• Short exercise: Give the data a second time, exactly and in full.

• Records supplied:
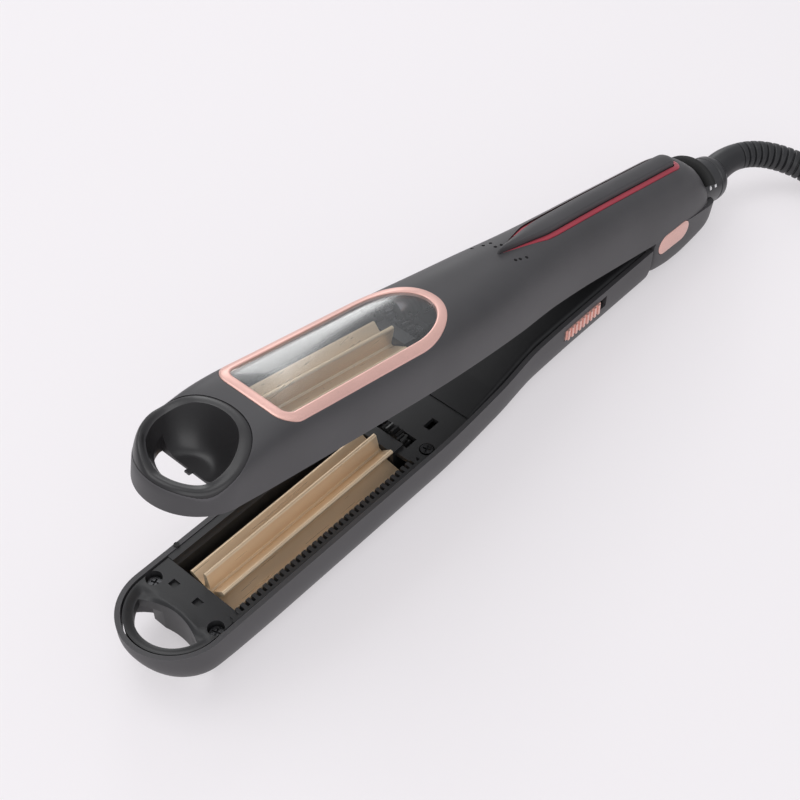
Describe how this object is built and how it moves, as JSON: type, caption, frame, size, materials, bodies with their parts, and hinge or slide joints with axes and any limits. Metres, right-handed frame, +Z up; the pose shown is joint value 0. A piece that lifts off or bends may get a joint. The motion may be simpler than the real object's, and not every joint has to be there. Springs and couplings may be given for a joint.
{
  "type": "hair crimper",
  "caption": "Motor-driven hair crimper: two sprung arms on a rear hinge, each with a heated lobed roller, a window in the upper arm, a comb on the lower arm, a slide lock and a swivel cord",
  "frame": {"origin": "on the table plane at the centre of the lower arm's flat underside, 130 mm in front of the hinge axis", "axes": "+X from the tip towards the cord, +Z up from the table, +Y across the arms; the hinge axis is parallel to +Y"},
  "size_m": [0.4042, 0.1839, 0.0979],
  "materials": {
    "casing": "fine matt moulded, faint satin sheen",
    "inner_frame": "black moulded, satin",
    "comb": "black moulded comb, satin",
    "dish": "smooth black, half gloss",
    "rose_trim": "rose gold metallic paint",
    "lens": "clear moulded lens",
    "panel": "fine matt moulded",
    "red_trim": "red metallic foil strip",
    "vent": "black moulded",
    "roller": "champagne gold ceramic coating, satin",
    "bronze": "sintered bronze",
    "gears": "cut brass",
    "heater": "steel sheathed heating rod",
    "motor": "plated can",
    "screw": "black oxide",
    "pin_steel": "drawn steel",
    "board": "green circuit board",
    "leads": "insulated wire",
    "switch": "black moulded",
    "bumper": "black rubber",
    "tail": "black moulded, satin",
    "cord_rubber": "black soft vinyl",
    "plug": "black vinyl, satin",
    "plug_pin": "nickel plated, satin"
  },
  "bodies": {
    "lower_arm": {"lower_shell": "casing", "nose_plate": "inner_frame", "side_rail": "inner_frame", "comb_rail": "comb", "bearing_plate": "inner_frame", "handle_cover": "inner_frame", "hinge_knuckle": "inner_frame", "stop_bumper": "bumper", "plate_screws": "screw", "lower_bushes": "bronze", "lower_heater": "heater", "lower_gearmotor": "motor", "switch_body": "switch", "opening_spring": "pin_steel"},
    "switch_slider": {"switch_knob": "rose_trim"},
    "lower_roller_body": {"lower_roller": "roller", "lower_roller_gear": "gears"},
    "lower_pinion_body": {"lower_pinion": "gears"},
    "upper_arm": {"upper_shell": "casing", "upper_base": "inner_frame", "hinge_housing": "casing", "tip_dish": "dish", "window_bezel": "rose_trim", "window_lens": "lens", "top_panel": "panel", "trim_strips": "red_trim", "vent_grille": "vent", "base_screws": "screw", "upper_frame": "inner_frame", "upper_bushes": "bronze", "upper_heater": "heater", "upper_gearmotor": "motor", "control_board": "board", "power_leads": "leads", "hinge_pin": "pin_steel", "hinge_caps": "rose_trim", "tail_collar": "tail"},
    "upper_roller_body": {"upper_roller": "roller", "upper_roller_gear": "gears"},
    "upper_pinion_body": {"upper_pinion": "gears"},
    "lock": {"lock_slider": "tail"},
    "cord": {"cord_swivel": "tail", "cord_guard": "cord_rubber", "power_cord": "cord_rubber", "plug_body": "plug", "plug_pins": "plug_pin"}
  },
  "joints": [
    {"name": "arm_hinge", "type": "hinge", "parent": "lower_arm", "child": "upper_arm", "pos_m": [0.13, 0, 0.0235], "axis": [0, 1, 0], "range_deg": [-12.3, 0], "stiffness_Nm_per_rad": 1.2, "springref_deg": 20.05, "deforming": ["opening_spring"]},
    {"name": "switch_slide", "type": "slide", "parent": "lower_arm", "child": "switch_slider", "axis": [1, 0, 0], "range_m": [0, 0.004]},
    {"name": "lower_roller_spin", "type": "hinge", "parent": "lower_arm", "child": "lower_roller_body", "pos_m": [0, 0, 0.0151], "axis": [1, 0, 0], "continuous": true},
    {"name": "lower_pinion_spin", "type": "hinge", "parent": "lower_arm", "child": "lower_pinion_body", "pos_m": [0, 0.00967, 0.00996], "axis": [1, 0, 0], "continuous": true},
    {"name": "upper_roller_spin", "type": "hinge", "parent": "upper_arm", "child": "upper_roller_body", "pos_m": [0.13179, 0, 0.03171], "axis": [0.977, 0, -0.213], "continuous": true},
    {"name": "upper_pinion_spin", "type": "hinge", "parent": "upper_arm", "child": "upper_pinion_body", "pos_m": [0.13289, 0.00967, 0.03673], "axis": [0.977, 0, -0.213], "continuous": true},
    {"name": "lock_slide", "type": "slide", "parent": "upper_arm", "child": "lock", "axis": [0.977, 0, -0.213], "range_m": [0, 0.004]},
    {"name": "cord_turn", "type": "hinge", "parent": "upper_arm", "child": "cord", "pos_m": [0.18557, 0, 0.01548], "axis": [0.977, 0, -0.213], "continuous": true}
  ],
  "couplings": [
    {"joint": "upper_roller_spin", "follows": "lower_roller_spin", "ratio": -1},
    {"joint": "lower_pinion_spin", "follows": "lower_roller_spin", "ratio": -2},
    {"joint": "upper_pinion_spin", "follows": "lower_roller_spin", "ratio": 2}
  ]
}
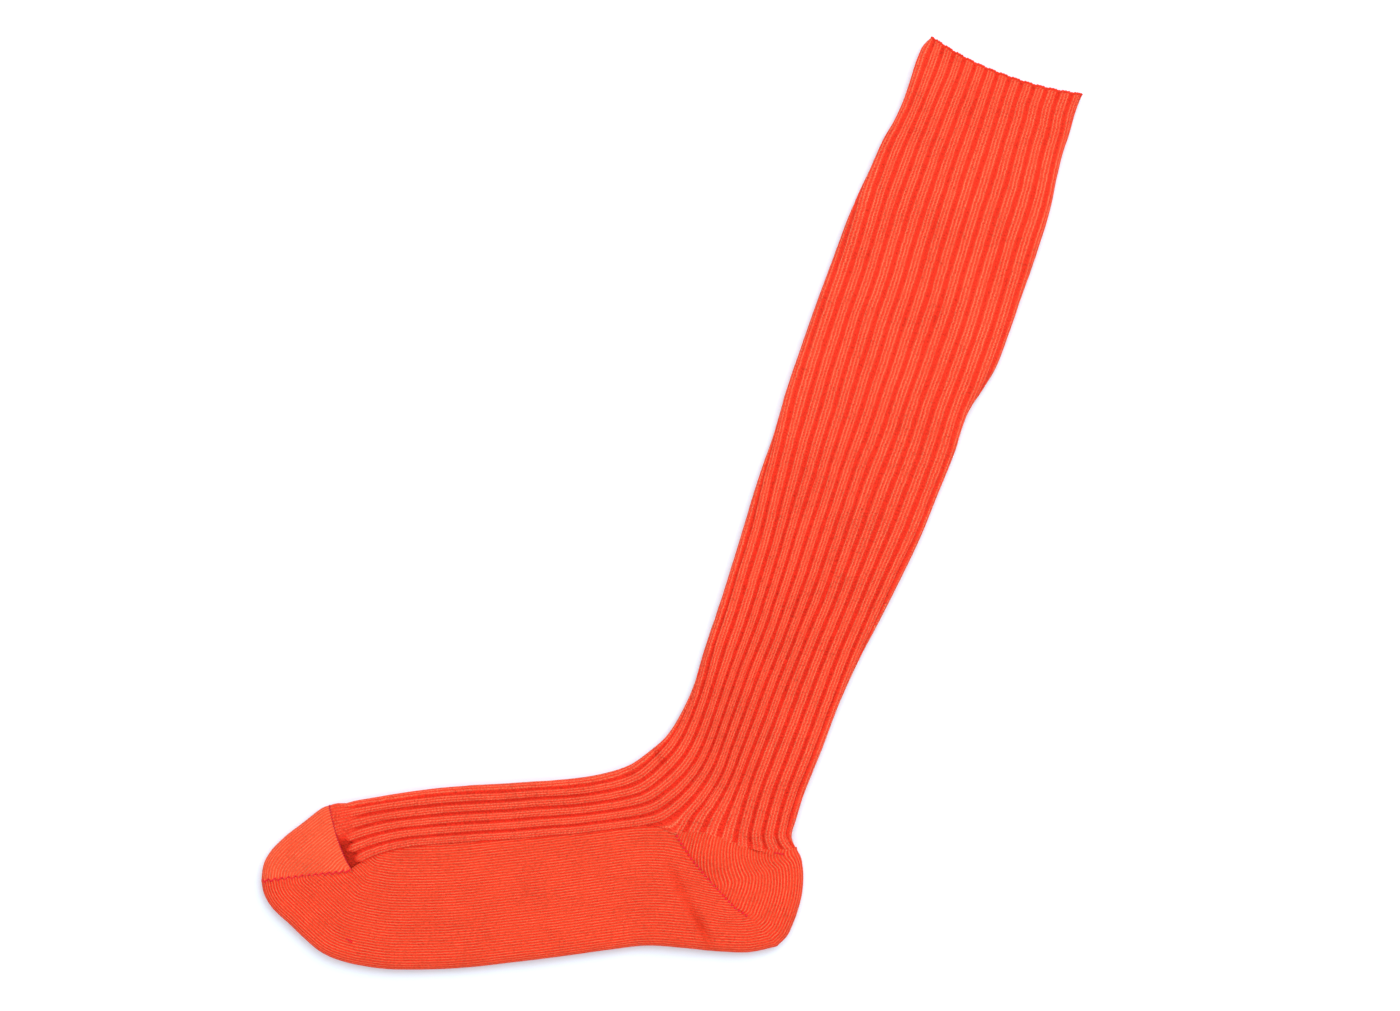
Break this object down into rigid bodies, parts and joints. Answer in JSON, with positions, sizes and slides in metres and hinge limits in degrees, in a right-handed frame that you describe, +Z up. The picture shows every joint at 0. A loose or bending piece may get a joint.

• Output:
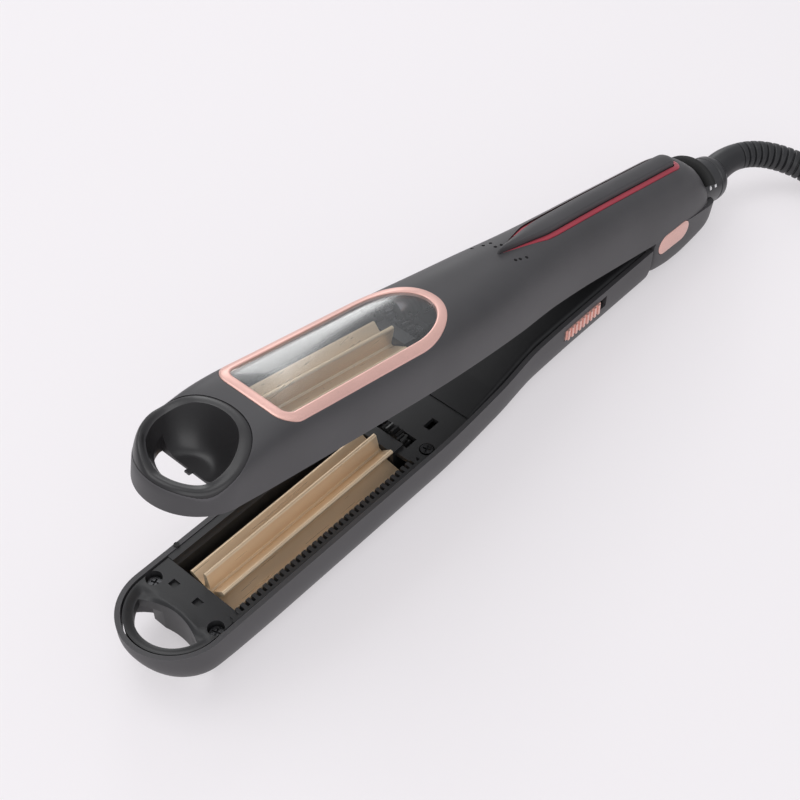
Describe how this object is built and how it moves, as JSON: type, caption, frame, size, materials, bodies with their parts, and hinge or slide joints with axes and any limits. Metres, right-handed frame, +Z up; the pose shown is joint value 0. A piece that lifts off or bends may get a joint. The motion may be simpler than the real object's, and not every joint has to be there. Springs and couplings may be given for a joint.
{
  "type": "hair crimper",
  "caption": "Motor-driven hair crimper: two sprung arms on a rear hinge, each with a heated lobed roller, a window in the upper arm, a comb on the lower arm, a slide lock and a swivel cord",
  "frame": {"origin": "on the table plane at the centre of the lower arm's flat underside, 130 mm in front of the hinge axis", "axes": "+X from the tip towards the cord, +Z up from the table, +Y across the arms; the hinge axis is parallel to +Y"},
  "size_m": [0.4042, 0.1839, 0.0979],
  "materials": {
    "casing": "fine matt moulded, faint satin sheen",
    "inner_frame": "black moulded, satin",
    "comb": "black moulded comb, satin",
    "dish": "smooth black, half gloss",
    "rose_trim": "rose gold metallic paint",
    "lens": "clear moulded lens",
    "panel": "fine matt moulded",
    "red_trim": "red metallic foil strip",
    "vent": "black moulded",
    "roller": "champagne gold ceramic coating, satin",
    "bronze": "sintered bronze",
    "gears": "cut brass",
    "heater": "steel sheathed heating rod",
    "motor": "plated can",
    "screw": "black oxide",
    "pin_steel": "drawn steel",
    "board": "green circuit board",
    "leads": "insulated wire",
    "switch": "black moulded",
    "bumper": "black rubber",
    "tail": "black moulded, satin",
    "cord_rubber": "black soft vinyl",
    "plug": "black vinyl, satin",
    "plug_pin": "nickel plated, satin"
  },
  "bodies": {
    "lower_arm": {"lower_shell": "casing", "nose_plate": "inner_frame", "side_rail": "inner_frame", "comb_rail": "comb", "bearing_plate": "inner_frame", "handle_cover": "inner_frame", "hinge_knuckle": "inner_frame", "stop_bumper": "bumper", "plate_screws": "screw", "lower_bushes": "bronze", "lower_heater": "heater", "lower_gearmotor": "motor", "switch_body": "switch", "opening_spring": "pin_steel"},
    "switch_slider": {"switch_knob": "rose_trim"},
    "lower_roller_body": {"lower_roller": "roller", "lower_roller_gear": "gears"},
    "lower_pinion_body": {"lower_pinion": "gears"},
    "upper_arm": {"upper_shell": "casing", "upper_base": "inner_frame", "hinge_housing": "casing", "tip_dish": "dish", "window_bezel": "rose_trim", "window_lens": "lens", "top_panel": "panel", "trim_strips": "red_trim", "vent_grille": "vent", "base_screws": "screw", "upper_frame": "inner_frame", "upper_bushes": "bronze", "upper_heater": "heater", "upper_gearmotor": "motor", "control_board": "board", "power_leads": "leads", "hinge_pin": "pin_steel", "hinge_caps": "rose_trim", "tail_collar": "tail"},
    "upper_roller_body": {"upper_roller": "roller", "upper_roller_gear": "gears"},
    "upper_pinion_body": {"upper_pinion": "gears"},
    "lock": {"lock_slider": "tail"},
    "cord": {"cord_swivel": "tail", "cord_guard": "cord_rubber", "power_cord": "cord_rubber", "plug_body": "plug", "plug_pins": "plug_pin"}
  },
  "joints": [
    {"name": "arm_hinge", "type": "hinge", "parent": "lower_arm", "child": "upper_arm", "pos_m": [0.13, 0, 0.0235], "axis": [0, 1, 0], "range_deg": [-12.3, 0], "stiffness_Nm_per_rad": 1.2, "springref_deg": 20.05, "deforming": ["opening_spring"]},
    {"name": "switch_slide", "type": "slide", "parent": "lower_arm", "child": "switch_slider", "axis": [1, 0, 0], "range_m": [0, 0.004]},
    {"name": "lower_roller_spin", "type": "hinge", "parent": "lower_arm", "child": "lower_roller_body", "pos_m": [0, 0, 0.0151], "axis": [1, 0, 0], "continuous": true},
    {"name": "lower_pinion_spin", "type": "hinge", "parent": "lower_arm", "child": "lower_pinion_body", "pos_m": [0, 0.00967, 0.00996], "axis": [1, 0, 0], "continuous": true},
    {"name": "upper_roller_spin", "type": "hinge", "parent": "upper_arm", "child": "upper_roller_body", "pos_m": [0.13179, 0, 0.03171], "axis": [0.977, 0, -0.213], "continuous": true},
    {"name": "upper_pinion_spin", "type": "hinge", "parent": "upper_arm", "child": "upper_pinion_body", "pos_m": [0.13289, 0.00967, 0.03673], "axis": [0.977, 0, -0.213], "continuous": true},
    {"name": "lock_slide", "type": "slide", "parent": "upper_arm", "child": "lock", "axis": [0.977, 0, -0.213], "range_m": [0, 0.004]},
    {"name": "cord_turn", "type": "hinge", "parent": "upper_arm", "child": "cord", "pos_m": [0.18557, 0, 0.01548], "axis": [0.977, 0, -0.213], "continuous": true}
  ],
  "couplings": [
    {"joint": "upper_roller_spin", "follows": "lower_roller_spin", "ratio": -1},
    {"joint": "lower_pinion_spin", "follows": "lower_roller_spin", "ratio": -2},
    {"joint": "upper_pinion_spin", "follows": "lower_roller_spin", "ratio": 2}
  ]
}
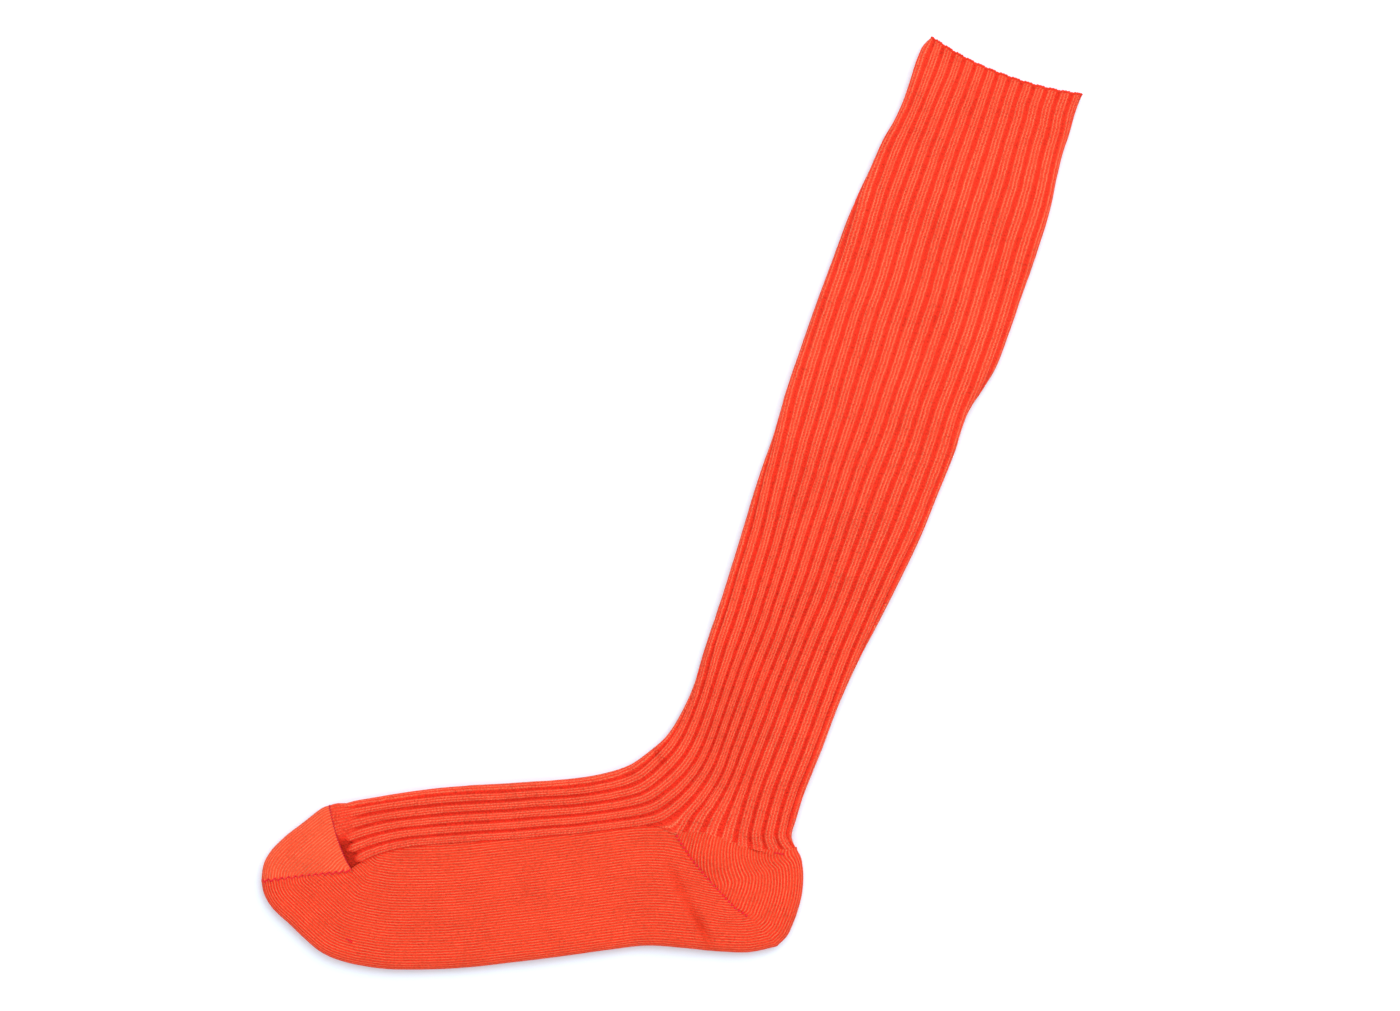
Break this object down into rigid bodies, parts and joints. Answer in JSON, with positions, sizes and slides in metres and hinge limits in degrees, in a right-handed frame that you describe, +Z up. The picture shows every joint at 0. A loose or bending piece may get a joint.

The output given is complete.